Asset recovery and return can rebuild lives and trust
When asset recovery and return are used to fund reparations, they send a powerful signal: that victims’ futures matter – that their health, their dignity, their human capital, and the social fabric of their communities matters.
This is not only about addressing past harms, although for many survivors, who may never receive the day in court they are due, it may represent one of the few remaining pathways to a sense of accountability and justice. It is also about peacebuilding, rebuilding trust in institutions, and breaking cycles of violence.
This requires a deliberate choice for the States Parties attending the United Nations Convention against Corruption (UNCAC) COSP11 last week. It requires crossing the rubicon of identifying ‘victims’ only as those directly linked to corruption; of understanding ‘social reuse’ of assets as wider than infrastructure projects alone; of not deprioritising individuals when collective projects seem like the easier route; and of no longer accepting decades-long delays in asset return.
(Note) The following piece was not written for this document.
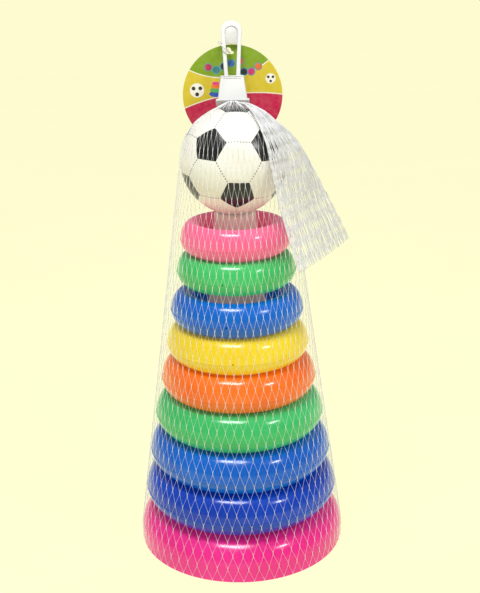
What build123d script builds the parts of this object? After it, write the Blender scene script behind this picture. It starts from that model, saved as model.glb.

Instead, asset recovery must focus on the most vulnerable people, on what actually happened in contexts of conflict and fragility, and on embedding survivors’ lived realities into decisions about asset return.
Three calls to action
The Global Survivors Fund, along with many civil society organisations present at the UNCAC, call on States Parties to:
- Ensure victims are broadly defined, so that survivors of corruption-enabled human rights violations can benefit from asset recovery and return;
- Prioritise those in the most vulnerable situations, who are often the first victims of corruption and face its most devastating consequences;
- Champion systematic cooperation between anti-corruption and human rights bodies, at both UN and national levels, so that asset recovery delivers not only financial integrity, but justice.
If corruption fuels conflict, then asset recovery must help fund reparations – by investing in victims and survivors.